>> BEGIN Source data
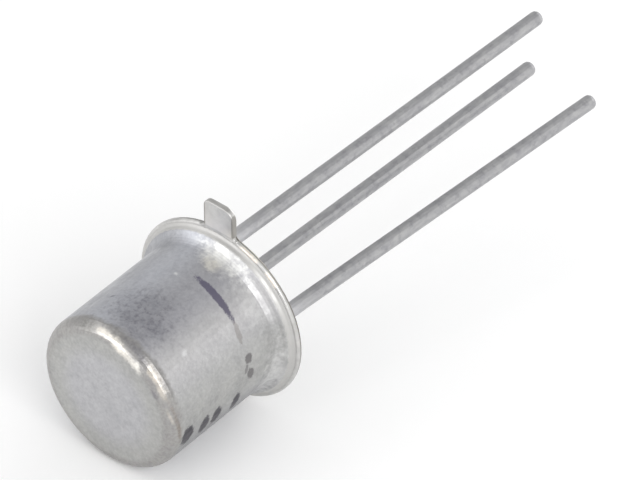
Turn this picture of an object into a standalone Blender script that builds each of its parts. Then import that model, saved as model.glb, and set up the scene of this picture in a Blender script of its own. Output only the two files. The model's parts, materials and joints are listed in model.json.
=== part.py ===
"""A small bipolar transistor in a round metal can with three leads, lying at rest.

Each piece is modelled upright in the package's own frame. The header's underside
is at z = 0, the can rises along +z, the leads hang down and the index tab points
along +x. An empty then lays the whole package down, as it comes to rest on a table.
"""

import math

import bmesh
import bpy
from mathutils import Matrix, Vector

MM = 0.001

# Can: a cup drawn from thin sheet, with a flared foot and a flange round its open end
OVERALL_HEIGHT = 4.83 * MM
CAP_DIAMETER = 4.70 * MM
CAP_SHEET = 0.18 * MM
CAP_CORNER_RADIUS = 0.39 * MM
CAP_FLARE_RADIUS = 0.34 * MM
CAP_FLANGE_DIAMETER = 5.22 * MM
CAP_FLANGE_EDGE_RADIUS = 0.07 * MM
CAP_FOOT_BEND_RADIUS = 0.30 * MM

# Header: a flange and a raised deck, stamped from one sheet
HEADER_FLANGE_DIAMETER = 5.63 * MM
HEADER_SHEET = 0.18 * MM
HEADER_EDGE_RADIUS = 0.07 * MM
DECK_DIAMETER = 4.06 * MM
DECK_HEIGHT = 1.00 * MM
DECK_CORNER_RADIUS = 0.25 * MM
DECK_FOOT_RADIUS = 0.10 * MM

# Index tab, part of the header's sheet
TAB_WIDTH = 0.86 * MM
TAB_LENGTH = 0.88 * MM
TAB_CORNER_RADIUS = 0.22 * MM
TAB_EDGE_RADIUS = 0.03 * MM
TAB_INSET = 0.004 * MM

# Leads: round wire on one circle. Every angle is counted from the tab, and lengths are below the header.
LEAD_CIRCLE_DIAMETER = 2.54 * MM
LEAD_DIAMETER = 0.435 * MM
LEAD_TIP_RADIUS = 0.13 * MM
LEAD_BEND_RADIUS = 10.0 * MM
POST_HEIGHT = 0.45 * MM
POST_EDGE_RADIUS = 0.04 * MM
LEADS = {
    "emitter": {"angle": 45, "length": 14.0 * MM, "straight": 1.0 * MM, "lean": 3.5, "lean_towards": -68},
    "base": {"angle": 135, "length": 13.85 * MM, "straight": 2.45 * MM, "lean": 3.45, "lean_towards": -66},
    "collector": {"angle": 225, "length": 13.95 * MM, "straight": 1.55 * MM, "lean": 4.45, "lean_towards": -84},
}

# Glass that fills the header and seals the leads
FEEDTHROUGH_DIAMETER = 0.90 * MM
GLASS_RECESS = 0.04 * MM
GLASS_FOOT_RADIUS = 0.06 * MM

# Chip and its wires
DIE_SIDE = 0.46 * MM
DIE_THICKNESS = 0.20 * MM
DIE_CORNER_RADIUS = 0.01 * MM
PAD_OFFSET = 0.10 * MM
BOND_WIRE_DIAMETER = 0.034 * MM
BOND_BALL_DIAMETER = 0.080 * MM
BOND_BALL_HEIGHT = 0.030 * MM
BOND_LOOP_HEIGHT = 0.30 * MM

# Space left between two pieces that touch, so that no facet of one cuts into the other
FIT = 0.01 * MM

# How finely round shapes are cut
BODY_SIDES = 64
LEAD_SIDES = 16
ARC_TOLERANCE = 0.003 * MM
BOND_WIRE_POINTS = 14
BEND_STEPS = 3

# Points closer than this are one point
SAME_POINT = 0.00005 * MM
SHARP_ANGLE = math.radians(35)

DECK_UNDERSIDE = DECK_HEIGHT - HEADER_SHEET
CAVITY_RADIUS = DECK_DIAMETER / 2 - HEADER_SHEET
CAP_FLANGE_UNDERSIDE = HEADER_SHEET + FIT
CAP_FLANGE_TOP = CAP_FLANGE_UNDERSIDE + CAP_SHEET
CAP_BORE_RADIUS = CAP_DIAMETER / 2 - CAP_SHEET


def clear_scene():
    for old in list(bpy.data.objects):
        bpy.data.objects.remove(old, do_unlink=True)


def material(name, colour, metallic, roughness):
    finish = bpy.data.materials.new(name)
    finish.use_nodes = True
    shader = finish.node_tree.nodes["Principled BSDF"]
    shader.inputs["Base Color"].default_value = (*colour, 1.0)
    shader.inputs["Metallic"].default_value = metallic
    shader.inputs["Roughness"].default_value = roughness
    finish.diffuse_color = (*colour, 1.0)
    return finish


def arc(centre, radius, start, end):
    """Points along an arc about centre, from one angle in degrees to the other, both ends included."""
    start = math.radians(start)
    end = math.radians(end)
    widest_step = 2 * math.acos(1 - ARC_TOLERANCE / radius)
    steps = math.ceil(abs(end - start) / widest_step)
    points = []
    for step in range(steps + 1):
        angle = start + (end - start) * step / steps
        points.append((centre[0] + radius * math.cos(angle), centre[1] + radius * math.sin(angle)))
    return points


def add_object(name, mesh_builder, parent, finish, location=(0, 0, 0)):
    """A new object made from the bmesh, smooth where it is round."""
    bmesh.ops.remove_doubles(mesh_builder, verts=mesh_builder.verts, dist=SAME_POINT)
    bmesh.ops.recalc_face_normals(mesh_builder, faces=mesh_builder.faces)
    mesh = bpy.data.meshes.new(name)
    mesh_builder.to_mesh(mesh)
    mesh_builder.free()
    mesh.shade_smooth()
    mesh.set_sharp_from_angle(angle=SHARP_ANGLE)
    made = bpy.data.objects.new(name, mesh)
    bpy.context.scene.collection.objects.link(made)
    made.parent = parent
    made.location = location
    if finish:
        made.data.materials.append(finish)
    return made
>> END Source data
Directive
Set down the lines above as they stand, starting with the first line and ending with the line that contains "TAB_INSET = 0.004 * MM".

Solution to this task
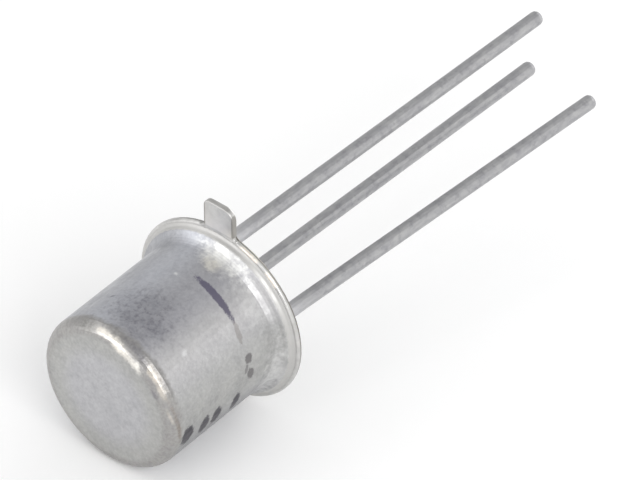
Turn this picture of an object into a standalone Blender script that builds each of its parts. Then import that model, saved as model.glb, and set up the scene of this picture in a Blender script of its own. Output only the two files. The model's parts, materials and joints are listed in model.json.
=== part.py ===
"""A small bipolar transistor in a round metal can with three leads, lying at rest.

Each piece is modelled upright in the package's own frame. The header's underside
is at z = 0, the can rises along +z, the leads hang down and the index tab points
along +x. An empty then lays the whole package down, as it comes to rest on a table.
"""

import math

import bmesh
import bpy
from mathutils import Matrix, Vector

MM = 0.001

# Can: a cup drawn from thin sheet, with a flared foot and a flange round its open end
OVERALL_HEIGHT = 4.83 * MM
CAP_DIAMETER = 4.70 * MM
CAP_SHEET = 0.18 * MM
CAP_CORNER_RADIUS = 0.39 * MM
CAP_FLARE_RADIUS = 0.34 * MM
CAP_FLANGE_DIAMETER = 5.22 * MM
CAP_FLANGE_EDGE_RADIUS = 0.07 * MM
CAP_FOOT_BEND_RADIUS = 0.30 * MM

# Header: a flange and a raised deck, stamped from one sheet
HEADER_FLANGE_DIAMETER = 5.63 * MM
HEADER_SHEET = 0.18 * MM
HEADER_EDGE_RADIUS = 0.07 * MM
DECK_DIAMETER = 4.06 * MM
DECK_HEIGHT = 1.00 * MM
DECK_CORNER_RADIUS = 0.25 * MM
DECK_FOOT_RADIUS = 0.10 * MM

# Index tab, part of the header's sheet
TAB_WIDTH = 0.86 * MM
TAB_LENGTH = 0.88 * MM
TAB_CORNER_RADIUS = 0.22 * MM
TAB_EDGE_RADIUS = 0.03 * MM
TAB_INSET = 0.004 * MM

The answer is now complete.